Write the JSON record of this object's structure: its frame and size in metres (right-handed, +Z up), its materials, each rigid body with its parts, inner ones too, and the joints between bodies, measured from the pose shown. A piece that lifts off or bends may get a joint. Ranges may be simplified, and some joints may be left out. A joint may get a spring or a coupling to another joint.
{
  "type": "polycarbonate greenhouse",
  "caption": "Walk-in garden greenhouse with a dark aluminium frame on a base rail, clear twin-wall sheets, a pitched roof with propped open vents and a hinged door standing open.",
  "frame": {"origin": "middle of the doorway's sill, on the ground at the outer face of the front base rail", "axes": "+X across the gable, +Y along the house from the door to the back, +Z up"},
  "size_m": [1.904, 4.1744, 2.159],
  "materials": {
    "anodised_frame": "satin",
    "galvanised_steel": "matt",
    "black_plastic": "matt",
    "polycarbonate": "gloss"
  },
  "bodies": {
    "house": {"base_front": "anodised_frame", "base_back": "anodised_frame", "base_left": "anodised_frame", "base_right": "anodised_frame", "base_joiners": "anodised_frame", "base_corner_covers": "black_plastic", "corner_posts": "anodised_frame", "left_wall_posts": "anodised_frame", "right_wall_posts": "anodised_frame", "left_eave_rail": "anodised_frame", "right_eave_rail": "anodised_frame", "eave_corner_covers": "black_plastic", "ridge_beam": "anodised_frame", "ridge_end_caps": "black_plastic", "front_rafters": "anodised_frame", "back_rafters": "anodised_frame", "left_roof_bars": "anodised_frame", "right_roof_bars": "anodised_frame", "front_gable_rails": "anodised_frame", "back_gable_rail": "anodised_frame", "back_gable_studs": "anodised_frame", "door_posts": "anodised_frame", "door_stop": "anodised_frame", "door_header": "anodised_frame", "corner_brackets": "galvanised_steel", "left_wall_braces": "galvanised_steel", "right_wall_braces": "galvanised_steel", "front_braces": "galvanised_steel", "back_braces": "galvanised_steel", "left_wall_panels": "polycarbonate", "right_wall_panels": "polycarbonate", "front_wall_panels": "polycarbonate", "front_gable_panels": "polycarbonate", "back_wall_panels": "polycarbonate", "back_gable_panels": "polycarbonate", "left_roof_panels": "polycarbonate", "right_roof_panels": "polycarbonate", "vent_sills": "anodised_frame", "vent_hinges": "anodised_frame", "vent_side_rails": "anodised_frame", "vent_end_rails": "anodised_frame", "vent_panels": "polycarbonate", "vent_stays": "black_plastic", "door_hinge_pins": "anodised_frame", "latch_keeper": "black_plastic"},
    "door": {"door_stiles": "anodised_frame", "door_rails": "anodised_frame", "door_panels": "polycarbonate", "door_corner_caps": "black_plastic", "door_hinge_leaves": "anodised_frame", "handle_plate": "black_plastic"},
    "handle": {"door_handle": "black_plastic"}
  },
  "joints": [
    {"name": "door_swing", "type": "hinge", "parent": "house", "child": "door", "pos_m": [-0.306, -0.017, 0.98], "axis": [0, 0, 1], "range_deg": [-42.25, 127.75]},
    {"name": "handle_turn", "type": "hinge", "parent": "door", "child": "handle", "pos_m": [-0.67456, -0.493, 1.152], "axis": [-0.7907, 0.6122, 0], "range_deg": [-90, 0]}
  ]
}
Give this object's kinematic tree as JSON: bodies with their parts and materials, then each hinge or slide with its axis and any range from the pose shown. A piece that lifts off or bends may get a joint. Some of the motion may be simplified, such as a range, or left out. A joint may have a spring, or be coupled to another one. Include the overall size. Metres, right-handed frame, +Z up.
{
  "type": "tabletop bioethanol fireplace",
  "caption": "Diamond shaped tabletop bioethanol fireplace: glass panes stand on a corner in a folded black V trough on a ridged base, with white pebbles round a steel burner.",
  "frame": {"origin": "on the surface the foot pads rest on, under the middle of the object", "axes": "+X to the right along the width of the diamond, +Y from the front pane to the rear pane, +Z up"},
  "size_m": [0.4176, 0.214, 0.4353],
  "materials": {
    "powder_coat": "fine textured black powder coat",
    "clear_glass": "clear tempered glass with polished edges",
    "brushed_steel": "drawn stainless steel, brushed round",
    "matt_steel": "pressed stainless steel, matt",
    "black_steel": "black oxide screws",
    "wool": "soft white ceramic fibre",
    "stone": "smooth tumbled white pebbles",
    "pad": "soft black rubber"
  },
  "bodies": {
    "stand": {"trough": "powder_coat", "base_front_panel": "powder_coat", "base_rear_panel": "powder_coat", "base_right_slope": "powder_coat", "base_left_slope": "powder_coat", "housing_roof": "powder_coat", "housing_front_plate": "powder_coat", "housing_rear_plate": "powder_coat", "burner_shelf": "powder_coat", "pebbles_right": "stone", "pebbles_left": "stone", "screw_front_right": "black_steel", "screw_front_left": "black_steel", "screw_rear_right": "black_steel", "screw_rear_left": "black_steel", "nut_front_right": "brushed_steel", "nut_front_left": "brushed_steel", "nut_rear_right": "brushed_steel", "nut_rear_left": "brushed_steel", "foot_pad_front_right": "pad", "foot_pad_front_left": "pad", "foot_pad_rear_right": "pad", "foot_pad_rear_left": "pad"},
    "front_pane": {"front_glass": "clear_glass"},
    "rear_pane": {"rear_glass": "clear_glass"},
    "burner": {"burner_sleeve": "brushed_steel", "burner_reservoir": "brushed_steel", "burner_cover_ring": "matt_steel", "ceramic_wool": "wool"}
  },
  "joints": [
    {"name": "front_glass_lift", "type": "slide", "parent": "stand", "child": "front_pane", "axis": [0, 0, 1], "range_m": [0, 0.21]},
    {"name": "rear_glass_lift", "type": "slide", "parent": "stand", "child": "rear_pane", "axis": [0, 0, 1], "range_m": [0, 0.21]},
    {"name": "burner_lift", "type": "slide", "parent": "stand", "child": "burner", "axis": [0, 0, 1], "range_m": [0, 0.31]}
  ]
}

※ ※ ※

* Direction
Write the complete data out, exactly as above.

* Solution for this exercise
Write the JSON record of this object's structure: its frame and size in metres (right-handed, +Z up), its materials, each rigid body with its parts, inner ones too, and the joints between bodies, measured from the pose shown. A piece that lifts off or bends may get a joint. Ranges may be simplified, and some joints may be left out. A joint may get a spring or a coupling to another joint.
{
  "type": "polycarbonate greenhouse",
  "caption": "Walk-in garden greenhouse with a dark aluminium frame on a base rail, clear twin-wall sheets, a pitched roof with propped open vents and a hinged door standing open.",
  "frame": {"origin": "middle of the doorway's sill, on the ground at the outer face of the front base rail", "axes": "+X across the gable, +Y along the house from the door to the back, +Z up"},
  "size_m": [1.904, 4.1744, 2.159],
  "materials": {
    "anodised_frame": "satin",
    "galvanised_steel": "matt",
    "black_plastic": "matt",
    "polycarbonate": "gloss"
  },
  "bodies": {
    "house": {"base_front": "anodised_frame", "base_back": "anodised_frame", "base_left": "anodised_frame", "base_right": "anodised_frame", "base_joiners": "anodised_frame", "base_corner_covers": "black_plastic", "corner_posts": "anodised_frame", "left_wall_posts": "anodised_frame", "right_wall_posts": "anodised_frame", "left_eave_rail": "anodised_frame", "right_eave_rail": "anodised_frame", "eave_corner_covers": "black_plastic", "ridge_beam": "anodised_frame", "ridge_end_caps": "black_plastic", "front_rafters": "anodised_frame", "back_rafters": "anodised_frame", "left_roof_bars": "anodised_frame", "right_roof_bars": "anodised_frame", "front_gable_rails": "anodised_frame", "back_gable_rail": "anodised_frame", "back_gable_studs": "anodised_frame", "door_posts": "anodised_frame", "door_stop": "anodised_frame", "door_header": "anodised_frame", "corner_brackets": "galvanised_steel", "left_wall_braces": "galvanised_steel", "right_wall_braces": "galvanised_steel", "front_braces": "galvanised_steel", "back_braces": "galvanised_steel", "left_wall_panels": "polycarbonate", "right_wall_panels": "polycarbonate", "front_wall_panels": "polycarbonate", "front_gable_panels": "polycarbonate", "back_wall_panels": "polycarbonate", "back_gable_panels": "polycarbonate", "left_roof_panels": "polycarbonate", "right_roof_panels": "polycarbonate", "vent_sills": "anodised_frame", "vent_hinges": "anodised_frame", "vent_side_rails": "anodised_frame", "vent_end_rails": "anodised_frame", "vent_panels": "polycarbonate", "vent_stays": "black_plastic", "door_hinge_pins": "anodised_frame", "latch_keeper": "black_plastic"},
    "door": {"door_stiles": "anodised_frame", "door_rails": "anodised_frame", "door_panels": "polycarbonate", "door_corner_caps": "black_plastic", "door_hinge_leaves": "anodised_frame", "handle_plate": "black_plastic"},
    "handle": {"door_handle": "black_plastic"}
  },
  "joints": [
    {"name": "door_swing", "type": "hinge", "parent": "house", "child": "door", "pos_m": [-0.306, -0.017, 0.98], "axis": [0, 0, 1], "range_deg": [-42.25, 127.75]},
    {"name": "handle_turn", "type": "hinge", "parent": "door", "child": "handle", "pos_m": [-0.67456, -0.493, 1.152], "axis": [-0.7907, 0.6122, 0], "range_deg": [-90, 0]}
  ]
}
Give this object's kinematic tree as JSON: bodies with their parts and materials, then each hinge or slide with its axis and any range from the pose shown. A piece that lifts off or bends may get a joint. Some of the motion may be simplified, such as a range, or left out. A joint may have a spring, or be coupled to another one. Include the overall size. Metres, right-handed frame, +Z up.
{
  "type": "tabletop bioethanol fireplace",
  "caption": "Diamond shaped tabletop bioethanol fireplace: glass panes stand on a corner in a folded black V trough on a ridged base, with white pebbles round a steel burner.",
  "frame": {"origin": "on the surface the foot pads rest on, under the middle of the object", "axes": "+X to the right along the width of the diamond, +Y from the front pane to the rear pane, +Z up"},
  "size_m": [0.4176, 0.214, 0.4353],
  "materials": {
    "powder_coat": "fine textured black powder coat",
    "clear_glass": "clear tempered glass with polished edges",
    "brushed_steel": "drawn stainless steel, brushed round",
    "matt_steel": "pressed stainless steel, matt",
    "black_steel": "black oxide screws",
    "wool": "soft white ceramic fibre",
    "stone": "smooth tumbled white pebbles",
    "pad": "soft black rubber"
  },
  "bodies": {
    "stand": {"trough": "powder_coat", "base_front_panel": "powder_coat", "base_rear_panel": "powder_coat", "base_right_slope": "powder_coat", "base_left_slope": "powder_coat", "housing_roof": "powder_coat", "housing_front_plate": "powder_coat", "housing_rear_plate": "powder_coat", "burner_shelf": "powder_coat", "pebbles_right": "stone", "pebbles_left": "stone", "screw_front_right": "black_steel", "screw_front_left": "black_steel", "screw_rear_right": "black_steel", "screw_rear_left": "black_steel", "nut_front_right": "brushed_steel", "nut_front_left": "brushed_steel", "nut_rear_right": "brushed_steel", "nut_rear_left": "brushed_steel", "foot_pad_front_right": "pad", "foot_pad_front_left": "pad", "foot_pad_rear_right": "pad", "foot_pad_rear_left": "pad"},
    "front_pane": {"front_glass": "clear_glass"},
    "rear_pane": {"rear_glass": "clear_glass"},
    "burner": {"burner_sleeve": "brushed_steel", "burner_reservoir": "brushed_steel", "burner_cover_ring": "matt_steel", "ceramic_wool": "wool"}
  },
  "joints": [
    {"name": "front_glass_lift", "type": "slide", "parent": "stand", "child": "front_pane", "axis": [0, 0, 1], "range_m": [0, 0.21]},
    {"name": "rear_glass_lift", "type": "slide", "parent": "stand", "child": "rear_pane", "axis": [0, 0, 1], "range_m": [0, 0.21]},
    {"name": "burner_lift", "type": "slide", "parent": "stand", "child": "burner", "axis": [0, 0, 1], "range_m": [0, 0.31]}
  ]
}